Expectation of sum of absolute values for correlated normal random variables

Question

Let $x_1, x_2, \dots, x_{N}$ i.i.d. random variables $\sim \mathcal{N}\left(0,\sigma^2_x\right)$. Further, let $z\sim \mathcal{N}\left(0,\sigma^2_z\right)$, $z$ is independent from all $x_i$.

We build random variables $y_i=x_i+\gamma z$. By construction, $y_i \sim \mathcal{N}\left(0, \sigma^2_x +\gamma^2 \sigma^2_z\right)$ -- But, $y_i$ are not independent anymore.

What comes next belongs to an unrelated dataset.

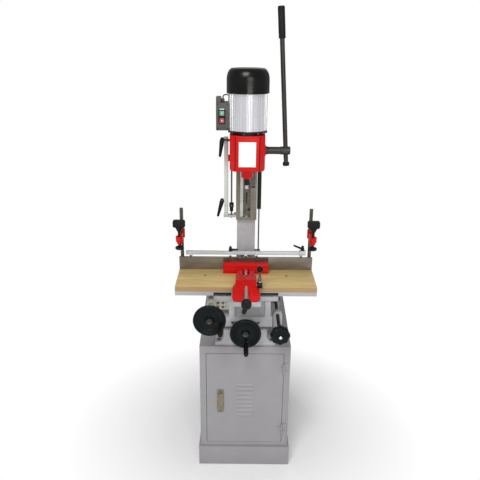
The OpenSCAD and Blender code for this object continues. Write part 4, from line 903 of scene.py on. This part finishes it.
def makeFeedLever(place, hub, collar, rodRadius, grip, gripLength, reach, lean, bore, boreDepth, tail):
    low, high, _ = boxOf("feed_lever")
    span = high.x - low.x
    tipped = Vector((-sin(radians(lean)), 0, cos(radians(lean))))
    profile = [(0, boreDepth), (bore, boreDepth), (bore, 0), (collar - 1, 0), (collar, 1), (collar, 6), (hub, 8)]
    profile += [(hub, span - 40), (collar, span - 38), (collar, span - 2), (collar - 2, span), (6, span),
                (5, span - 1.5), (0, span - 1.5)]
    start, inside = reach - gripLength, rodRadius - 0.2
    sleeve = [(inside, start + 1), (inside, start)] + arc((grip - 2.5, start + 2.5), 2.5, -90, 0, 4)
    sleeve += [(grip, start + 9), (grip - 0.7, start + 10), (grip - 0.7, start + 12), (grip, start + 13)]
    sleeve += [(grip, reach - 22)] + arc((grip - 5, reach - 8), (5, 6), 0, 90)
    sleeve += [(inside, reach - 2), (inside, start + 1)]
    cap = [(0, -tail)] + arc((grip - 3, -tail + 3), 3, -90, 0, 4) + arc((grip - 2, -tail + 12), 2, 0, 90, 3)
    upper = [(0, 12), (rodRadius, 12), (rodRadius, reach - 3), (rodRadius - 1, reach - 2), (0, reach - 2)]
    parts = [
        lathe(profile, (low.x, *place[1:]), (1, 0, 0), 48),
        lathe(upper, place, tipped),
        lathe(sleeve, place, tipped, index=1),
        lathe(drum(rodRadius, -tail + 14, -12), place, tipped),
        lathe(cap + [(0, -tail + 14)], place, tipped, index=1),
        hexHead((high.x - 1.8, *place[1:]), (1, 0, 0), 11, 1.6, 0, 10),
    ]
    addPiece("feed_lever_made", parts, "charcoalEnamel blackRubber", "feed_lever")


makeFeedLever(**leverLook)
print("feed lever made")

# Hold-downs: the boss under the knob is lower than the clamp round the post, and the web slopes between
armLook = dict(ease=2.5, bossTop=1012, webTop=1016, frontOf=-100)


def makeArm(side, ease, bossTop, webTop, frontOf):
    node = "hold_down_arm_" + side
    bm = solidCopy(node)
    for vert in bm.verts:
        if vert.co.y < frontOf and vert.co.z > webTop:
            vert.co.z = bossTop
    easeEdges(bm, ease)
    addPiece(node + "_eased", [bm], "redCastEnamel", node)


# Wing knobs: a flat bar over a neck, and the screw that turns the pad down
knobBarLook = dict(
    barHeight=31, barHalf=10, corner=8, easing=3, screw=6, pin=4, pinTop=968,
    neckLow=9.2, neckHigh=15, drop=16  # the neck's radius at its two ends and its height
)


def makeHoldDownKnob(side, barHeight, barHalf, corner, easing, screw, pin, pinTop, neckLow, neckHigh, drop):
    node = "hold_down_knob_" + side
    low, high, centre = boxOf(node)
    x, y = centre.x, centre.y
    barBottom = high.z - barHeight
    neckBottom = barBottom - drop
    bar = slab((low.x, y - barHalf, barBottom), (high.x, y + barHalf, high.z))
    easeEdges(bar, corner, 5, where=lambda e: abs(e.verts[0].co.y - e.verts[1].co.y) > 15)
    easeEdges(bar, easing, 3, angle=60)
    neck = [(0, 0), (neckLow - 0.8, 0), (neckLow, 0.8), (neckHigh, drop - 1), (neckHigh - 1, drop + 0.5)]
    neck = lathe(neck + [(9.6, drop + 3), (0, drop + 3)], (x, y, neckBottom), steps=36)
    shaft = [(0, low.z), (pin - 0.5, low.z), (pin, low.z + 0.5), (pin, pinTop), (screw, pinTop)]
    shaft += [(screw, neckBottom + 2), (0, neckBottom + 2)]
    parts = [bar, neck, lathe(shaft, (x, y, 0), steps=32, index=1)]
    addPiece(node + "_moulded", parts, "blackNylon blackSatinEnamel", node)


rubberPadLook = dict(corner=4, bore=4.3, boreDepth=7.3)


def makePad(side, corner, bore, boreDepth):
    node = "hold_down_pad_" + side
    low, high, centre = boxOf(node)
    outer = (high.x - low.x) / 2
    height = high.z - low.z
    profile = [(0, 0)] + arc((outer - corner, corner), corner, -90, 0)
    profile += arc((outer - corner, height - corner), corner, 0, 90)
    profile += [(bore, height), (bore, height - boreDepth), (0, height - boreDepth)]
    addPiece(node + "_moulded", [lathe(profile, (centre.x, centre.y, low.z), steps=48)], "blackRubber", node)


for side in ("left", "right"):
    makeArm(side, **armLook)
    makeHoldDownKnob(side, **knobBarLook)
    makePad(side, **rubberPadLook)
print("hold-downs made")

# Board: planed faces over darker, warmer sides, which show end and edge grain and painted shade, and two flush
# screws
boardLook = dict(ease=0.8, screwX=167, screwY=-137, screwRadius=6)


def makeBoard(ease, screwX, screwY, screwRadius):
    low, high, _ = boxOf("wood_board")
    bm = slab(low, high, ease)
    # the sides get the darker, warmer pine: end and edge grain, and painted shade
    for face in bm.faces:
        if max(abs(face.normal.x), abs(face.normal.y)) > 0.7:
            face.material_index = 1
    addPiece("wood_board_glued", [bm], "planedPine pineEdge", "wood_board")
    profile = [(0, 0), (screwRadius, 0), (screwRadius - 1.2, 0.5), (2, 0.35), (0, 0.2)]
    screws = [lathe(profile, (x, screwY, high.z - 0.02), steps=28) for x in (-screwX, screwX)]
    addTrim("board_screws", screws, "oiledGearSteel", "wood_board")


makeBoard(**boardLook)
print("board made")

# Vise: cast jaw with its bare iron plate and a bright pin on the neck, screw with a cranked handle, cam
jawLook = dict(
    ease=1.6, front=-118,
    neck=35,  # half the neck's width
    neckY=(-210, -106), neckTop=873.4,
    pocket=(-195, -119),  # the open pocket that bares the screw's seat
    pocketHalf=13, pocketFloor=856, stepTop=875, stepBack=-109, redTop=890, plateThick=5,
    seat=(-169.5, -117), seatHeight=865, seatRadius=8,
    bossY=(-127, -100),  # the boss that holds the seat
    bossHeight=868, bossRadius=13
)


def makeJaw(ease, front, neck, neckY, neckTop, pocket, pocketHalf, pocketFloor, stepTop, stepBack, redTop,
            plateThick, seat, seatHeight, seatRadius, bossY, bossHeight, bossRadius):
    low, high, _ = boxOf("vise_jaw")
    plateFront = high.y - plateThick
    wallFront = pocket[0] - 4
    parts = [
        slab((low.x, front, low.z), (high.x, plateFront, stepTop), ease),
        slab((low.x, stepBack - 1, low.z), (high.x, plateFront, redTop), ease),
        slab((-neck, neckY[0], low.z), (neck, pocket[0], neckTop), ease),
        slab((-neck, wallFront, low.z), (-pocketHalf, neckY[1], neckTop), ease),
        slab((pocketHalf, wallFront, low.z), (neck, neckY[1], neckTop), ease),
        slab((-pocketHalf - 2, wallFront, low.z), (pocketHalf + 2, pocket[1] + 4, pocketFloor)),
        rod((0, bossY[0], bossHeight), (0, bossY[1], bossHeight), bossRadius, 0, 2, 40),
        slab((low.x, plateFront - 0.2, low.z), (high.x, high.y, high.z), 0.5, 1, 1),
        rod((0, seat[0], seatHeight), (0, seat[1], seatHeight), seatRadius, 2),
    ]
    addPiece("vise_jaw_cast", parts, "redCastEnamel oiledGearSteel turnedSteel", "vise_jaw")


makeJaw(**jawLook)

viseScrewLook = dict(
    rodRadius=8, tip=7, tipStart=-210.3, hub=19, hubLength=24,
    grip=(9.5, 8.5),  # radius at its two ends, whose places are X and Z from the hub's middle
    gripFrom=(-2, -12), gripTo=(-8, -31)
)


def makeViseScrew(rodRadius, tip, tipStart, hub, hubLength, grip, gripFrom, gripTo):
    low, high, _ = boxOf("vise_screw")
    z = high.z - hub
    profile = [(0, 0), (hub - 4, 0)] + arc((hub - 3, 3), 3, -70, 0, 4)
    profile += arc((hub - 7, hubLength - 7), 7, 0, 90, 7)
    profile += [(6, hubLength), (5.4, hubLength - 1.5), (0, hubLength - 1.5)]
    run = [(0, low.y + 20), (rodRadius, low.y + 20), (rodRadius, tipStart), (tip, tipStart),
           (tip, high.y - 0.6), (tip - 0.6, high.y), (0, high.y)]
    middle = low.y + hubLength / 2
    parts = [
        lathe(profile, (0, low.y + hubLength, z), forward, 48),
        lathe(run, (0, 0, z), (0, 1, 0), 36, 1),
        taper((gripFrom[0], middle, z + gripFrom[1]), (gripTo[0], middle, z + gripTo[1]), *grip),
    ]
    addPiece("vise_screw_turned", parts, "blackNylon turnedSteel", "vise_screw")


makeViseScrew(**viseScrewLook)

camLook = dict(shaft=6, hub=12, hubX=42, hubLength=21, stem=5, ball=12.5, collar=7)


def makeCamLever(shaft, hub, hubX, hubLength, stem, ball, collar):
    low, high, _ = boxOf("cam_lever")
    place = x, y, z = high.x - ball, high.y - ball, low.z + hub
    profile = [(0, 0), (hub - 1, 0), (hub, 1), (hub, hubLength - 1.5), (hub - 1.5, hubLength), (5, hubLength),
               (0, hubLength - 1)]
    globe = arc((0, 0), ball, -66, 90, 20)
    middle = Vector((x, y, high.z - ball))
    parts = [
        rod((low.x, y, z), (hubX + 2, y, z), shaft, 1),
        lathe(profile, (hubX, y, z), (1, 0, 0)),
        lathe(drum(collar + 2, 8, 14.5), place, steps=32),
        lathe(drum(collar + 1.6, 14, 17), place, steps=32, index=1),
        lathe([(0, 16.5), (collar, 16.5), (collar, 28), (stem, 31), (0, 31)], place, steps=32, index=2),
        rod((x, y, z + 28), (x, y, middle.z - 8), stem, 2),
        lathe([(0, globe[0][1])] + globe, middle, steps=44),
    ]
    addPiece("cam_lever_made", parts, "blackPhenolic brightChrome postSteel", "cam_lever")


makeCamLever(**camLook)
print("vise made")

# Rows of cap screws: the node they sit on, their finish, the way they face, radius, reach and places
headBack, railFront = boxOf("head_casting")[1].y, boxOf("stop_rail")[0].y
scale = boxOf("scale_bar")[0]
screwRows = {
    "gib_screws": ("head_casting", "oiledGearSteel", (-1, 0, 0), 4, 3,
                   [(-66.7, headBack - 9, z) for z in (1393, 1379, 1350, 1336, 1310)]),
    "scale_screws": ("scale_bar", "turnedSteel", forward, 3.2, 2,
                     [(scale.x + 5, scale.y + 0.2, scale.z + z) for z in (8, 40)]),
    "rail_bolts": ("stop_rail", "oiledGearSteel", forward, 4.2, 2.4,
                   [(x, railFront + 0.2, 908.2) for x in (-231, -65, 0, 45, 231)]),
    "bracket_bolts": ("feed_bracket", "oiledGearSteel", forward, 5, 3,
                      [(x, -239.8, z) for z in (757, 775) for x in (-111, -91)]),
}

for name, (node, finish, direction, radius, reach, places) in screwRows.items():
    addTrim(name, capHeads(places, direction, radius, reach), finish, node)
print("rows of screws made:", len(screwRows))

# Stand: nickel latch plate under the handle, and base bolts
latchLook = dict(x=-102, z=322.5, front=-251.5, size=(29, 111), thick=0.9, rivets=(-49, 49))


def makeLatch(x, z, front, size, thick, rivets):
    half, rise = size[0] / 2, size[1] / 2
    plate = slab((x - half, front - thick, z - rise), (x + half, front + 0.2, z + rise))
    easeEdges(plate, 5, 4, where=lambda e: abs(e.verts[0].co.y - e.verts[1].co.y) > 0.5)
    heads = capHeads([(x, front - thick + 0.2, z + up) for up in rivets], forward, 3, 0.8, 1)
    addTrim("latch_plate", [plate] + heads, "satinNickel postSteel", "cabinet_door")


makeLatch(**latchLook)

baseBoltLook = dict(x=108, y=(-228, 40), z=598, across=13, height=8, washer=9)


def makeBaseBolts(x, y, z, across, height, washer):
    places = [(side * x, back) for side in (-1, 1) for back in y]
    heads = [lathe(drum(washer, -0.5, 1.5), (*place, z)) for place in places]
    heads += [hexHead((*place, z + 1.4), upward, across, height, 0, 15) for place in places]
    addTrim("base_bolts", heads, "postSteel", "base_casting")


makeBaseBolts(**baseBoltLook)
print("latch plate and base bolts made")

# Studio: a pale floor that fades into the white ground, an even surround and three soft lamps
studio = dict(
    floorSize=14,  # m, as are all lengths here
    floorColour="#fdfdfd",
    fade=(0.34, 0.82),  # from the middle, where the floor starts and ends turning to plain white
    surround=0.36,  # how much the surround lights the machine
    lamps={  # place, size and power in W
        "keyLamp": ((-0.9, -3.5, 4.5), 2, 138),
        "fillLamp": ((0.7, -3.8, 1.9), 1.6, 34),
        "backLamp": ((0.6, 2.4, 3.2), 2.4, 9)},
    aim=(0, 0, 0.95)
)


def makeStudio(floorSize, floorColour, fade, surround, lamps, aim):
    bm = bmesh.new()
    bmesh.ops.create_grid(bm, x_segments=1, y_segments=1, size=floorSize / 2)
    mesh = meshFrom(bm, "floor")
    tree, place = startMaterial("floorPaper")
    mesh.materials.append(finishes["floorPaper"])
    paper = addNode(tree, "BsdfPrincipled", {"Base Color": floorColour, "Roughness": 0.9})
    ground = addNode(tree, "Emission", {"Color": "#ffffff", "Strength": 1})
    distance = addNode(tree, "VectorMath", {0: place}, operation="LENGTH").outputs["Value"]
    blend = addNode(tree, "MixShader", {
        0: rangeOf(tree, distance, 0, 1, *fade), 1: paper.outputs[0], 2: ground.outputs[0]})
    addNode(tree, "OutputMaterial", {"Surface": blend.outputs[0]})
    addObject("floor", mesh)

    world = bpy.data.worlds.new("surround")
    scene.world = world
    world.use_nodes = True
    tree = world.node_tree
    tree.nodes.clear()
    cameraRay = addNode(tree, "LightPath").outputs["Is Camera Ray"]
    light = addNode(tree, "Background", {
        "Color": "#ffffff", "Strength": rangeOf(tree, cameraRay, surround, 1, 0, 1)})
    addNode(tree, "OutputWorld", {"Surface": light.outputs[0]})

    for name, (place, size, power) in lamps.items():
        data = bpy.data.lights.new(name, "AREA")
        data.energy = power
        data.size = size
        addObject(name, data).matrix_world = Matrix.Translation(place) @ facing(Vector(place) - Vector(aim))


makeStudio(**studio)
scene.view_settings.view_transform = "Standard"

What is the following expectation: $$ \mathbb{E} \sum_i \left| y_i\right|, $$ where $\left| a\right|$ is the absolute value of $a$?

Answer 1

Expectation operator distributes over the sum, so correlation amongst $y_i$ is not important in the calculation: $$\mathbb E\left[\sum_{i=1}^N|y_i|\right]=N\mathbb E[|y_1|]$$

$y_1\sim\mathcal N(0, \sigma_y^2)$ where $\sigma_y^2=\sigma_x^2+\gamma^2\sigma_z^2$. You can calculate the expected value using the mean entry of Folded Normal distribution by letting $\mu=0, \sigma^2=\sigma_y^2$. You can choose to calculate it by yourself as well, since the integral will be trivial.